▶ _THE PROBLEM_
Set down exactly, please, each line from the one containing "arch_right();" through the one containing "bpy.data.objects.remove(obj)", both lines included, and no other line.

Begin SOURCE DATA

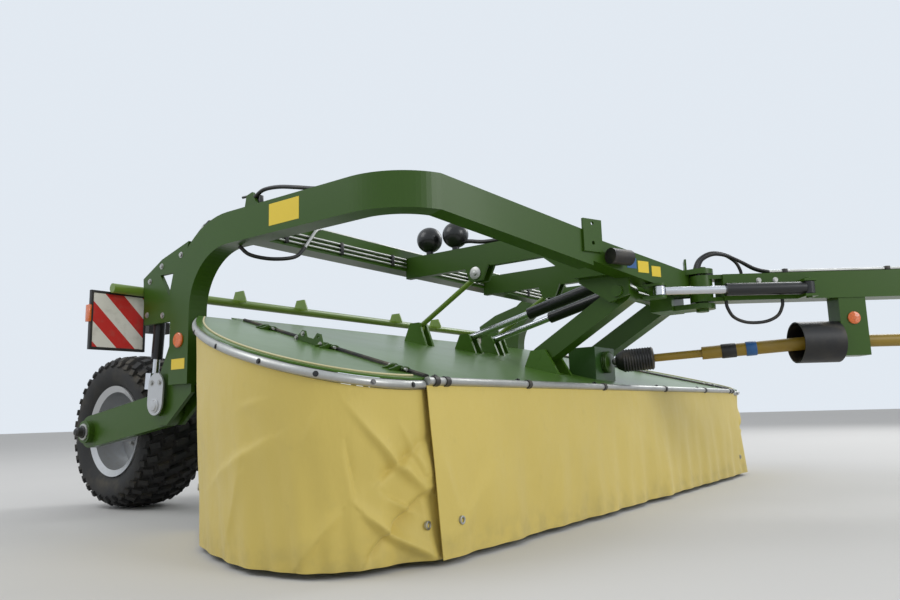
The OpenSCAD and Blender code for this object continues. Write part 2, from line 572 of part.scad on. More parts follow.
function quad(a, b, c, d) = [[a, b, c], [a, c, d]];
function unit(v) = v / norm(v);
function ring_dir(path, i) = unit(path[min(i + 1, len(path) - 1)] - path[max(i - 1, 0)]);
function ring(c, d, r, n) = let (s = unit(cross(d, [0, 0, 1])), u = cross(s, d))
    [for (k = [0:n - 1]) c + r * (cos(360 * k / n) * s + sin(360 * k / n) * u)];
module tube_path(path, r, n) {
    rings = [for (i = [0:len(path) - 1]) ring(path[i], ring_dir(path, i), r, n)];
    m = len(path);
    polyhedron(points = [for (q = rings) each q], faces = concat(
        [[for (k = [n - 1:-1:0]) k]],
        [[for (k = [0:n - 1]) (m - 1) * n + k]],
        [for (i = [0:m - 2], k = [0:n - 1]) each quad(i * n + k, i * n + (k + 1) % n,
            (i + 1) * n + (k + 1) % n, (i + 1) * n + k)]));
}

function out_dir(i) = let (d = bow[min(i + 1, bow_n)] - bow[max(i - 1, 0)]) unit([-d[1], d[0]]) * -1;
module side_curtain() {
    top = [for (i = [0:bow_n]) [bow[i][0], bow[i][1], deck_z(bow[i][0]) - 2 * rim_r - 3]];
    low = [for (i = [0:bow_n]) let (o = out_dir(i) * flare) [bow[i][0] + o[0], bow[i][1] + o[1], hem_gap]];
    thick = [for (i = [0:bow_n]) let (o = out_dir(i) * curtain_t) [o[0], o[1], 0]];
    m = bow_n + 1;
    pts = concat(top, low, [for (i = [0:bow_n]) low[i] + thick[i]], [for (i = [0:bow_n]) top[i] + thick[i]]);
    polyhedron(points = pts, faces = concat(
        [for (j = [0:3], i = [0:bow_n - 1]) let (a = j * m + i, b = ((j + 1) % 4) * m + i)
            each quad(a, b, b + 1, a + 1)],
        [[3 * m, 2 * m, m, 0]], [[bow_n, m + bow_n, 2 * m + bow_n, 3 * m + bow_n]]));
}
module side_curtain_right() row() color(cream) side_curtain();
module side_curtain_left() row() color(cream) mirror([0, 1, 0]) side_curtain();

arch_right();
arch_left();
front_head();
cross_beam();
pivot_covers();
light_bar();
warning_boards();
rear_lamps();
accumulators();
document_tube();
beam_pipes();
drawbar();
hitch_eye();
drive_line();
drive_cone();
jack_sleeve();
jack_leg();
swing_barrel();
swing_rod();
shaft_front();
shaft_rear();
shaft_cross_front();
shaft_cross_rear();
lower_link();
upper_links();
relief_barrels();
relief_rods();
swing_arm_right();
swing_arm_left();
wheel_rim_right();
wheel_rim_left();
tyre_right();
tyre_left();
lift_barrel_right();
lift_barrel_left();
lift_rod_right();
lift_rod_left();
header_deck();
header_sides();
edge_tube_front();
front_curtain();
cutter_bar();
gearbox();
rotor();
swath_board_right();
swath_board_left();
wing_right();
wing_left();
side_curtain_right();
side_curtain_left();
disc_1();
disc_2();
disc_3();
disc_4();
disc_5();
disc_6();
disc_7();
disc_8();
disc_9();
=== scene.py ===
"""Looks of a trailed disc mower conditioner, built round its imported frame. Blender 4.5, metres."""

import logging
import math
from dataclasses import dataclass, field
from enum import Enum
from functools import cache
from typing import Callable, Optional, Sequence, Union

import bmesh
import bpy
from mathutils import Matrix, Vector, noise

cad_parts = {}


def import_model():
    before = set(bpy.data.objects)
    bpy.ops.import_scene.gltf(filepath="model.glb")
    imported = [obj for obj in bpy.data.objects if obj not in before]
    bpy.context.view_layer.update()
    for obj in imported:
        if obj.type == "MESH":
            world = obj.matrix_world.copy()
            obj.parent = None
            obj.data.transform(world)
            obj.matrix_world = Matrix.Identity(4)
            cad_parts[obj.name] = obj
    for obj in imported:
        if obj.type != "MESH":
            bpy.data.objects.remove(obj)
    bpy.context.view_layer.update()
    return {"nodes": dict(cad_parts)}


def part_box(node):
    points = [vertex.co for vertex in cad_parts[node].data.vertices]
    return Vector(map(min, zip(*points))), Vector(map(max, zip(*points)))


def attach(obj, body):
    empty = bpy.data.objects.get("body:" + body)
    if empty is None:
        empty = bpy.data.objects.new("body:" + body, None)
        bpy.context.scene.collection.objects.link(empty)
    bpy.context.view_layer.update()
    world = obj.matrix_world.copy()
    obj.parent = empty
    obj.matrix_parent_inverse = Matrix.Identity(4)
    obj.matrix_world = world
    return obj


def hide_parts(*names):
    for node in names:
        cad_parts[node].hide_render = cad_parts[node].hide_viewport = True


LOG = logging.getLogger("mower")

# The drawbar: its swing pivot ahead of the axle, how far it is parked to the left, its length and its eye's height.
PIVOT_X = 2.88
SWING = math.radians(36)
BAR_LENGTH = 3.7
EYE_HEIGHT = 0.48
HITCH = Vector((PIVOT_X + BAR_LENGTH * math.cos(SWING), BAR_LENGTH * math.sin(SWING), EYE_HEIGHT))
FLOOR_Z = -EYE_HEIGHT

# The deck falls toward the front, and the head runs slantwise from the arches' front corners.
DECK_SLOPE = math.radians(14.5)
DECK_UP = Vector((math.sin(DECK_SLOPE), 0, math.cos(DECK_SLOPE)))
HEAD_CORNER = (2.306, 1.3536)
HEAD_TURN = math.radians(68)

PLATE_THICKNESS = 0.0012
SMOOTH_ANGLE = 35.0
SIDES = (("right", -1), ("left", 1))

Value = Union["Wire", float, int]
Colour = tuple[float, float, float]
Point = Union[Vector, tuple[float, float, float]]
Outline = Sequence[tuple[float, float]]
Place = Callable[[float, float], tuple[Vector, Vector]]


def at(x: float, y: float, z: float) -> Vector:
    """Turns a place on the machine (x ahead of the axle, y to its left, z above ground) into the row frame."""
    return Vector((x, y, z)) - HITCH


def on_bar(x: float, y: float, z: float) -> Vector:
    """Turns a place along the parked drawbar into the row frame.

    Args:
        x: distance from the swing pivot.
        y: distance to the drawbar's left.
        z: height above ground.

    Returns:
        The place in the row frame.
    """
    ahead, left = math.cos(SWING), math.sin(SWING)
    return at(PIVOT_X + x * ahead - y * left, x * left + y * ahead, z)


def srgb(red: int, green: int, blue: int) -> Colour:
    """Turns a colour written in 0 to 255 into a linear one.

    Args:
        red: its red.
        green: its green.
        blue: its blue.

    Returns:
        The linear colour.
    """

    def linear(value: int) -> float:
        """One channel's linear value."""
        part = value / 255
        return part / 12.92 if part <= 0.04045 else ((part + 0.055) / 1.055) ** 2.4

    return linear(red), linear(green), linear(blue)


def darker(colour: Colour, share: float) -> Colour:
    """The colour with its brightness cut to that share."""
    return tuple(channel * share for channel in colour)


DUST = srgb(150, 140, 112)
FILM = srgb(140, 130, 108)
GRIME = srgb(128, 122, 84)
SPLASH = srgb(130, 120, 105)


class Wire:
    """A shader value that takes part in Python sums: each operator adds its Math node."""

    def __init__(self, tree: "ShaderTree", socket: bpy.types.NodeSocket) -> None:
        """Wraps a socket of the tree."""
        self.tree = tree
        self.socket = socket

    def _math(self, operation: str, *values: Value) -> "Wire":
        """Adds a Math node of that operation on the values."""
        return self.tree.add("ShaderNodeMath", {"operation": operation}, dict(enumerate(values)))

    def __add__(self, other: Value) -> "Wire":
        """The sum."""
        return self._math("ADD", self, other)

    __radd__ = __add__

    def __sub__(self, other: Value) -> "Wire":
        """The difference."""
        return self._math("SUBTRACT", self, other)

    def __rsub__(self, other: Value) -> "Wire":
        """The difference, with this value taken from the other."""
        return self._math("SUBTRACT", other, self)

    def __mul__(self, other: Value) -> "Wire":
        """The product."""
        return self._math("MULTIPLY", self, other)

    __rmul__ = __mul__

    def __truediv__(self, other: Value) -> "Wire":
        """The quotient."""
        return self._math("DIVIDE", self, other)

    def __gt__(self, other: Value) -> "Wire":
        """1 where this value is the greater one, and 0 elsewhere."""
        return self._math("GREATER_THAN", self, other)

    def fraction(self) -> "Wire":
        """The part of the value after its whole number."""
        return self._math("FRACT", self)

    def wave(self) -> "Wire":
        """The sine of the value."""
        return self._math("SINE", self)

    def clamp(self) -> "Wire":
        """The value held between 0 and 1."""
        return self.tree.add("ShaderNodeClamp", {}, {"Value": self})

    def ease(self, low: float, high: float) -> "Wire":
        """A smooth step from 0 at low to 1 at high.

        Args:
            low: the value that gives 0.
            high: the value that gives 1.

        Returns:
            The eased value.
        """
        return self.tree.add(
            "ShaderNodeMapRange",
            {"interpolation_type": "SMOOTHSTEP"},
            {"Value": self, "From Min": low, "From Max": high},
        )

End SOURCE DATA

▶ _TASK OUTPUT_
arch_right();
arch_left();
front_head();
cross_beam();
pivot_covers();
light_bar();
warning_boards();
rear_lamps();
accumulators();
document_tube();
beam_pipes();
drawbar();
hitch_eye();
drive_line();
drive_cone();
jack_sleeve();
jack_leg();
swing_barrel();
swing_rod();
shaft_front();
shaft_rear();
shaft_cross_front();
shaft_cross_rear();
lower_link();
upper_links();
relief_barrels();
relief_rods();
swing_arm_right();
swing_arm_left();
wheel_rim_right();
wheel_rim_left();
tyre_right();
tyre_left();
lift_barrel_right();
lift_barrel_left();
lift_rod_right();
lift_rod_left();
header_deck();
header_sides();
edge_tube_front();
front_curtain();
cutter_bar();
gearbox();
rotor();
swath_board_right();
swath_board_left();
wing_right();
wing_left();
side_curtain_right();
side_curtain_left();
disc_1();
disc_2();
disc_3();
disc_4();
disc_5();
disc_6();
disc_7();
disc_8();
disc_9();
=== scene.py ===
"""Looks of a trailed disc mower conditioner, built round its imported frame. Blender 4.5, metres."""

import logging
import math
from dataclasses import dataclass, field
from enum import Enum
from functools import cache
from typing import Callable, Optional, Sequence, Union

import bmesh
import bpy
from mathutils import Matrix, Vector, noise

cad_parts = {}


def import_model():
    before = set(bpy.data.objects)
    bpy.ops.import_scene.gltf(filepath="model.glb")
    imported = [obj for obj in bpy.data.objects if obj not in before]
    bpy.context.view_layer.update()
    for obj in imported:
        if obj.type == "MESH":
            world = obj.matrix_world.copy()
            obj.parent = None
            obj.data.transform(world)
            obj.matrix_world = Matrix.Identity(4)
            cad_parts[obj.name] = obj
    for obj in imported:
        if obj.type != "MESH":
            bpy.data.objects.remove(obj)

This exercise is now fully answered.